### Task brief
Extract each line of the data below exactly as written.

# # # # # # #

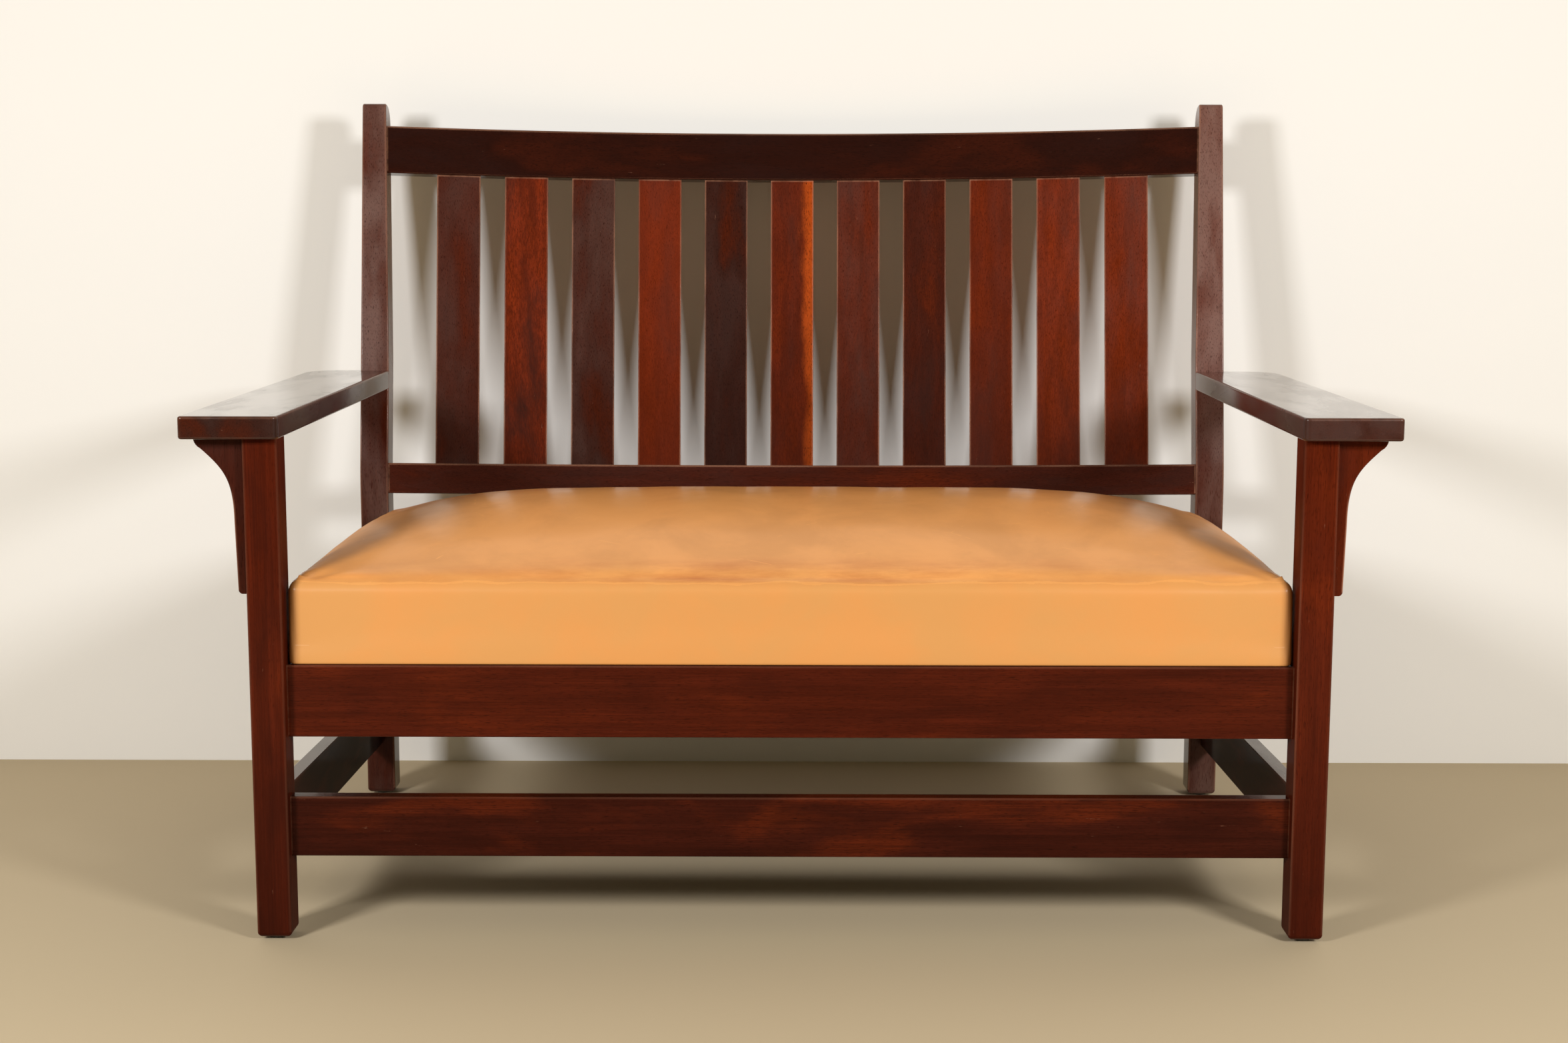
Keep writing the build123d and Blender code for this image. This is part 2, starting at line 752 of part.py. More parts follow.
def all_pieces():
    """Every node of the settle by name."""
    blank = post_blank()
    pieces = {}

    def add_pair(name, right):
        pieces[name + "_right"] = right
        pieces[name + "_left"] = mirrored(right)

    add_pair("front_leg", front_leg())
    add_pair("rear_post", rear_post(blank))
    add_pair("arm", arm(blank))
    add_pair("corbel", corbel())

    front_rail = cross_rail(
        leg_inner_x, front_rail_y, seat_rail_thickness, seat_rail_bottom, seat_rail_top, front_rail_tenon
    )
    rear_rail = cross_rail(
        post_inner_x, rear_rail_y, seat_rail_thickness, seat_rail_bottom, seat_rail_top, rear_rail_tenon
    )
    side = side_rail(
        side_rail_inner_x, seat_rail_thickness, seat_rail_bottom, seat_rail_top, 0, side_rail_tenons
    )
    for seats, rail_name in ((front_block_seats, "front"), (rear_block_seats, "rear")):
        side = cut_all(side, seats[1:], screw_hole())
        hole = both_sides(seats[0] * screw_hole())
        if rail_name == "front":
            front_rail -= hole
        else:
            rear_rail -= hole
    side = cut_all(side, side_cleat_seats(), screw_hole())
    rear_rail = cut_all(rear_rail, rear_cleat_seats(), screw_hole())
    pieces["front_seat_rail"] = front_rail
    pieces["rear_seat_rail"] = rear_rail
    add_pair("side_seat_rail", side)

    pieces["front_stretcher"] = cross_rail(
        leg_inner_x,
        front_stretcher_y,
        stretcher_thickness,
        stretcher_bottom,
        stretcher_top,
        front_stretcher_tenon,
    )
    stretcher_inner_x = leg_outer_x - side_stretcher_setback - stretcher_thickness
    add_pair(
        "side_stretcher",
        side_rail(
            stretcher_inner_x,
            stretcher_thickness,
            side_stretcher_bottom,
            stretcher_top,
            side_stretcher_fall,
            side_stretcher_tenons,
        ),
    )

    pieces["crest_rail"] = back_rail(crest_bottom_s, crest_height, blank)
    pieces["lower_back_rail"] = back_rail(lower_rail_bottom_s, lower_rail_height, blank)
    for index in range(slat_count):
        pieces[f"back_slat_{index + 1:02d}"] = back_slat(index)

    add_pair("corner_block_front", corner_block(leg_inner_x, leg_back_y, front_rail_back_y, front_block_seats))
    add_pair("corner_block_rear", corner_block(post_inner_x, post_front_y, rear_rail_y, rear_block_seats))
    side_cleat = corner_box(
        (side_rail_inner_x - side_cleat_width, cleat_front_y, seat_rail_top - cleat_height),
        (side_rail_inner_x, cleat_back_y, seat_rail_top),
    )
    add_pair("seat_cleat", cut_all(side_cleat, side_cleat_seats(), screw_hole()))
    rear_cleat = corner_box(
        (-post_inner_x + joint_clearance, rear_rail_y - rear_cleat_width, seat_rail_top - cleat_height),
        (post_inner_x - joint_clearance, rear_rail_y, seat_rail_top),
    )
    pieces["seat_cleat_rear"] = cut_all(rear_cleat, rear_cleat_seats(), screw_hole())

    block_screws = placed(front_block_seats + rear_block_seats, screw())
    pieces["corner_block_screws"] = Compound(children=[block_screws, mirrored(block_screws)])
    side_screws = placed(side_cleat_seats(), screw())
    rear_screws = placed(rear_cleat_seats(), screw())
    pieces["cleat_screws"] = Compound(children=[side_screws, mirrored(side_screws), rear_screws])
    arm_dowels = placed(arm_dowel_places(), dowel(arm_dowel_length, 0))
    pieces["arm_dowels"] = Compound(children=[arm_dowels, mirrored(arm_dowels)])
    corbel_dowels = placed(corbel_dowel_places(), dowel(corbel_dowel_length, 0))
    pieces["corbel_dowels"] = Compound(children=[corbel_dowels, mirrored(corbel_dowels)])
    add_pair("glide_front", glide(leg_mid_x, leg_mid_y))
    add_pair("glide_rear", glide(post_mid_x, post_mid_y))

    frame_front, frame_rear, frame_end, brace = seat_frame_pieces()
    pieces["seat_frame_front"] = frame_front
    pieces["seat_frame_rear"] = frame_rear
    add_pair("seat_frame", frame_end)
    add_pair("seat_frame_brace", brace)
    pieces["webbing_long"] = webbing(long_webbing_count, True)
    pieces["webbing_cross"] = webbing(cross_webbing_count, False)
    pieces["seat_padding"] = seat_padding()
    pieces["seat_cover"] = seat_cover()
    pieces["dust_cover"] = dust_cover()
    return pieces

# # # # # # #

### Reply to the task
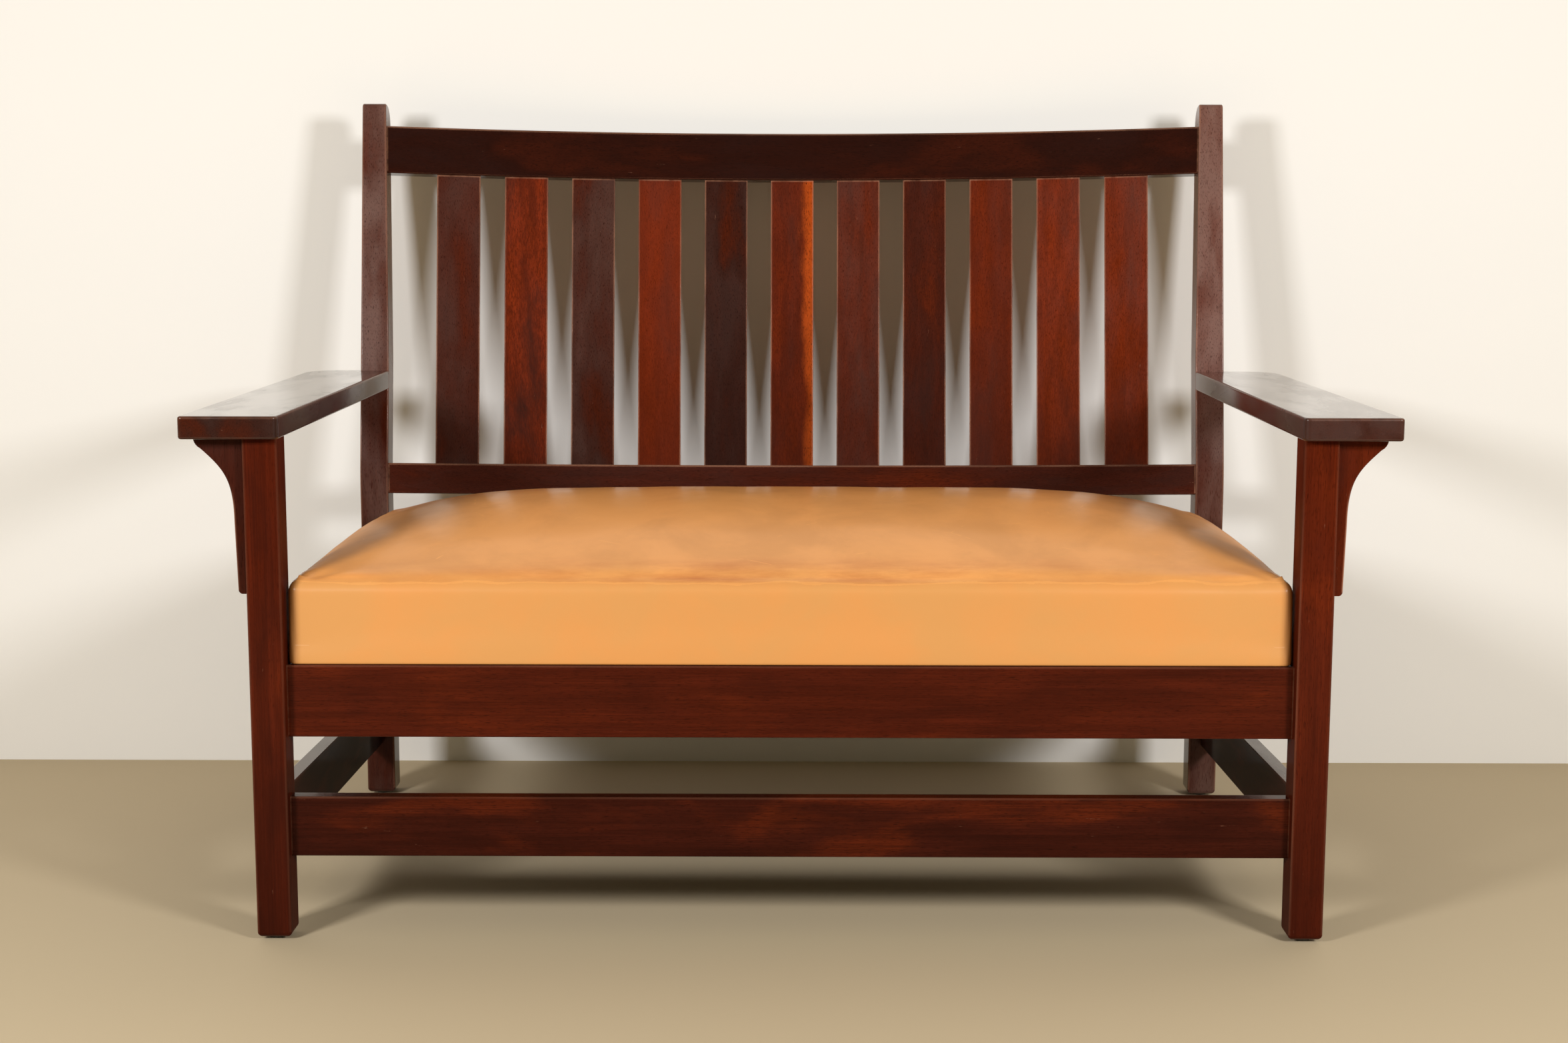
Keep writing the build123d and Blender code for this image. This is part 2, starting at line 752 of part.py. More parts follow.
def all_pieces():
    """Every node of the settle by name."""
    blank = post_blank()
    pieces = {}

    def add_pair(name, right):
        pieces[name + "_right"] = right
        pieces[name + "_left"] = mirrored(right)

    add_pair("front_leg", front_leg())
    add_pair("rear_post", rear_post(blank))
    add_pair("arm", arm(blank))
    add_pair("corbel", corbel())

    front_rail = cross_rail(
        leg_inner_x, front_rail_y, seat_rail_thickness, seat_rail_bottom, seat_rail_top, front_rail_tenon
    )
    rear_rail = cross_rail(
        post_inner_x, rear_rail_y, seat_rail_thickness, seat_rail_bottom, seat_rail_top, rear_rail_tenon
    )
    side = side_rail(
        side_rail_inner_x, seat_rail_thickness, seat_rail_bottom, seat_rail_top, 0, side_rail_tenons
    )
    for seats, rail_name in ((front_block_seats, "front"), (rear_block_seats, "rear")):
        side = cut_all(side, seats[1:], screw_hole())
        hole = both_sides(seats[0] * screw_hole())
        if rail_name == "front":
            front_rail -= hole
        else:
            rear_rail -= hole
    side = cut_all(side, side_cleat_seats(), screw_hole())
    rear_rail = cut_all(rear_rail, rear_cleat_seats(), screw_hole())
    pieces["front_seat_rail"] = front_rail
    pieces["rear_seat_rail"] = rear_rail
    add_pair("side_seat_rail", side)

    pieces["front_stretcher"] = cross_rail(
        leg_inner_x,
        front_stretcher_y,
        stretcher_thickness,
        stretcher_bottom,
        stretcher_top,
        front_stretcher_tenon,
    )
    stretcher_inner_x = leg_outer_x - side_stretcher_setback - stretcher_thickness
    add_pair(
        "side_stretcher",
        side_rail(
            stretcher_inner_x,
            stretcher_thickness,
            side_stretcher_bottom,
            stretcher_top,
            side_stretcher_fall,
            side_stretcher_tenons,
        ),
    )

    pieces["crest_rail"] = back_rail(crest_bottom_s, crest_height, blank)
    pieces["lower_back_rail"] = back_rail(lower_rail_bottom_s, lower_rail_height, blank)
    for index in range(slat_count):
        pieces[f"back_slat_{index + 1:02d}"] = back_slat(index)

    add_pair("corner_block_front", corner_block(leg_inner_x, leg_back_y, front_rail_back_y, front_block_seats))
    add_pair("corner_block_rear", corner_block(post_inner_x, post_front_y, rear_rail_y, rear_block_seats))
    side_cleat = corner_box(
        (side_rail_inner_x - side_cleat_width, cleat_front_y, seat_rail_top - cleat_height),
        (side_rail_inner_x, cleat_back_y, seat_rail_top),
    )
    add_pair("seat_cleat", cut_all(side_cleat, side_cleat_seats(), screw_hole()))
    rear_cleat = corner_box(
        (-post_inner_x + joint_clearance, rear_rail_y - rear_cleat_width, seat_rail_top - cleat_height),
        (post_inner_x - joint_clearance, rear_rail_y, seat_rail_top),
    )
    pieces["seat_cleat_rear"] = cut_all(rear_cleat, rear_cleat_seats(), screw_hole())

    block_screws = placed(front_block_seats + rear_block_seats, screw())
    pieces["corner_block_screws"] = Compound(children=[block_screws, mirrored(block_screws)])
    side_screws = placed(side_cleat_seats(), screw())
    rear_screws = placed(rear_cleat_seats(), screw())
    pieces["cleat_screws"] = Compound(children=[side_screws, mirrored(side_screws), rear_screws])
    arm_dowels = placed(arm_dowel_places(), dowel(arm_dowel_length, 0))
    pieces["arm_dowels"] = Compound(children=[arm_dowels, mirrored(arm_dowels)])
    corbel_dowels = placed(corbel_dowel_places(), dowel(corbel_dowel_length, 0))
    pieces["corbel_dowels"] = Compound(children=[corbel_dowels, mirrored(corbel_dowels)])
    add_pair("glide_front", glide(leg_mid_x, leg_mid_y))
    add_pair("glide_rear", glide(post_mid_x, post_mid_y))

    frame_front, frame_rear, frame_end, brace = seat_frame_pieces()
    pieces["seat_frame_front"] = frame_front
    pieces["seat_frame_rear"] = frame_rear
    add_pair("seat_frame", frame_end)
    add_pair("seat_frame_brace", brace)
    pieces["webbing_long"] = webbing(long_webbing_count, True)
    pieces["webbing_cross"] = webbing(cross_webbing_count, False)
    pieces["seat_padding"] = seat_padding()
    pieces["seat_cover"] = seat_cover()
    pieces["dust_cover"] = dust_cover()
    return pieces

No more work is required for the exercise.